Enrollment did get a bounce when the city kicked in to make CCSF tuition-free for San Francisco residents. But it's nowhere near where it once was. And the faculty union says by cutting highly-enrolled classes, the chancellor is now driving enrollment down. Non-credit classes for older adults took a huge hit. The majority were canceled. And lots of credit classes got cut too. 

Credit Lee Romney / KALW
CCSF students, faculty and other supporters line up for public comment at a hearing on January 31, 2020 of a joint committee of SF supervisors, SFUSD commissioners and City College trustees.

When it's time for public comment, it's clear there's a lot of pain all around. Elderly San Franciscans say their classes — in figure drawing and music appreciation and computer literacy and Tai Chi — were not only intellectually and physically enriching but helped combat solitude and isolation. 

One woman says her class on the politics of the Middle East was essential to the certificate she was expecting to receive at the end of this semester. But the class was axed. Metalworks and automotive classes — and certificate programs — have been cut from the Evans campus, which plays an important role in workforce training. And in LGBTQ studies, more classes have moved online, which one student says takes away a sense of community that has literally been life-saving. 

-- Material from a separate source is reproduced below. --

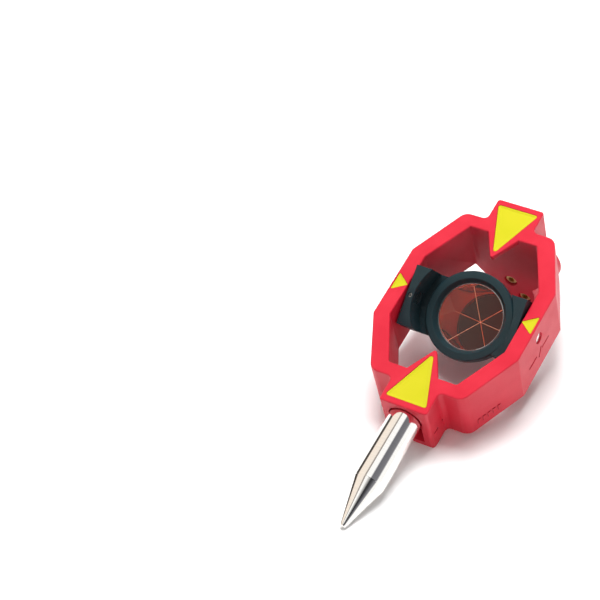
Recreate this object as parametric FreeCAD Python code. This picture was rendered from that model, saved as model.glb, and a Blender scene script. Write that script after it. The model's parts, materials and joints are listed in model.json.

Meanwhile, in women and gender studies, the administrators canceled the non-credit self-defense program, which is part of a program for survivors of domestic violence. "Who does that affect?" one instructor asks and answers. "We know our non-credit students are low-income." 

Before the meeting ends, City College pledges to dig up the data. Supervisor Walton says the committee will probably meet again once that happens. 

Students, faculty, and AFTLocal2121 had also planned to keep lobbying Mayor London Breed, in hopes that she will release that $2.7 million to City College to reverse the recent class cuts. On February 14, she vetoed it anyway.